Kathy’s sister, Pam Leonard, of Austin, clearly remembers the organ. She’s played it, too.

“It was significant to me because I played it as a little girl, because I knew my grandmother had played it,” she said.

The organ eventually became obsolete, and a newer organ with better technology took its place. For years, it sat in the Kathy and her sister’s parents’ home.

“So this little pump organ must have been in my home, with my parents, I’ll bet you at least 55 years or more,” Leonard said.

Since that time, the old pump organ moved to various homes of the family and eventually made its way north to Kathy’s summer home near Aiken, Last month, it came back to Austin.

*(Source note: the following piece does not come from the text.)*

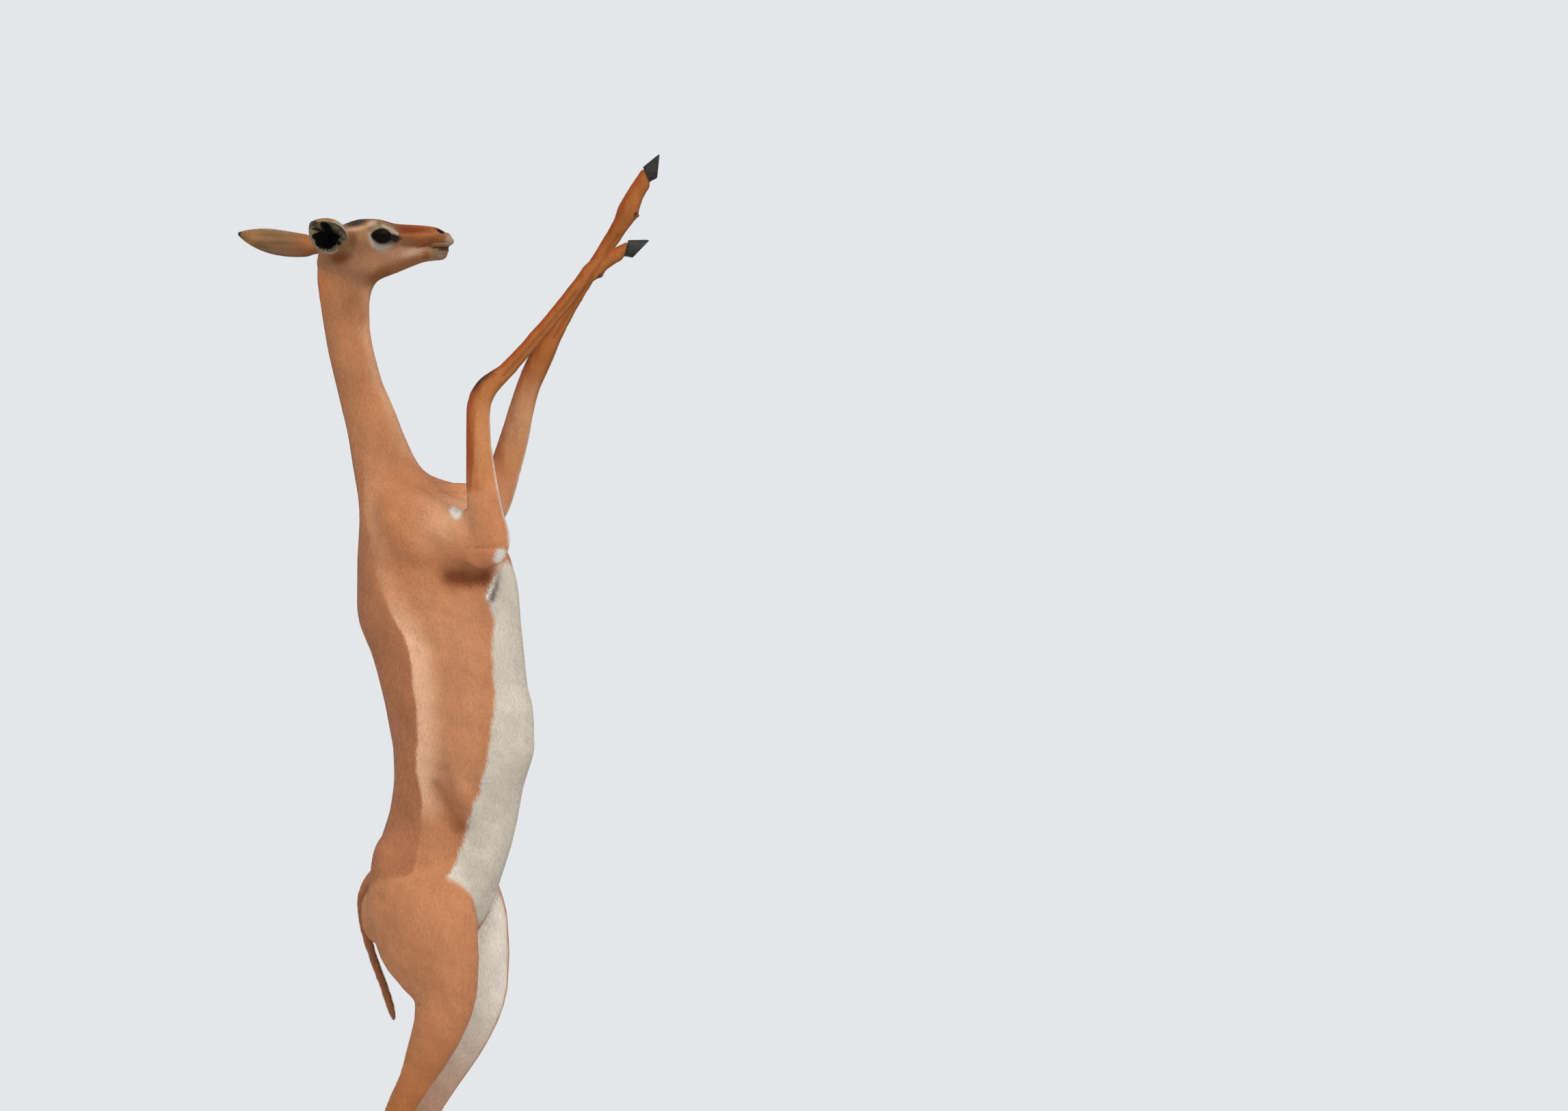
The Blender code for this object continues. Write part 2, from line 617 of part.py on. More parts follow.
def fuse(thing, voxel):
    """Fuse overlapping forms into one skin, smoothed lightly all over and well at the soft spots."""
    remesh = thing.modifiers.new("fuse", "REMESH")
    remesh.mode = "VOXEL"
    remesh.voxel_size = voxel
    bake_modifiers(thing)
    spots = coordinates(thing.data)
    weight = np.zeros(len(spots))
    for centre, radius in SOFT_SPOTS:
        reach = 1 - np.linalg.norm(spots - np.array(centre), axis=1) / radius
        weight = np.maximum(weight, np.clip(reach * 1.6, 0, 1))
    group = thing.vertex_groups.new(name="soft")
    for index in np.nonzero(weight > 0.01)[0]:
        group.add([int(index)], float(weight[index]), "REPLACE")
    soften = thing.modifiers.new("soften", "SMOOTH")
    soften.vertex_group = "soft"
    soften.factor = 0.5
    soften.iterations = int(SOFT_STEPS * (BODY_VOXEL / voxel) ** 1.5)
    even = thing.modifiers.new("even", "SMOOTH")
    even.factor = 0.5
    even.iterations = EVEN_STEPS
    bake_modifiers(thing)
    thing.vertex_groups.clear()
    return thing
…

Dave and Sharry Watkins of St. John’s Lutheran volunteered to move the organ back. That was likely a much quicker trip than when it moved in 1911, Kathy said. But the Watkins were just as cautious. They and others at St. John’s appreciate the history that’s played through the pumps of that organ.

“We were a little nervous about bringing it that far of a distance,” Watkins said, but added “It seemed to travel well.”

Now, the organ sits quietly on display in a corner of the commons area at St. John’s Lutheran — waiting for someone to play it. Though the organ may not be nearly as user friendly as current models, and the church members don’t plan on using it again, it’s one true quality remains: the sound.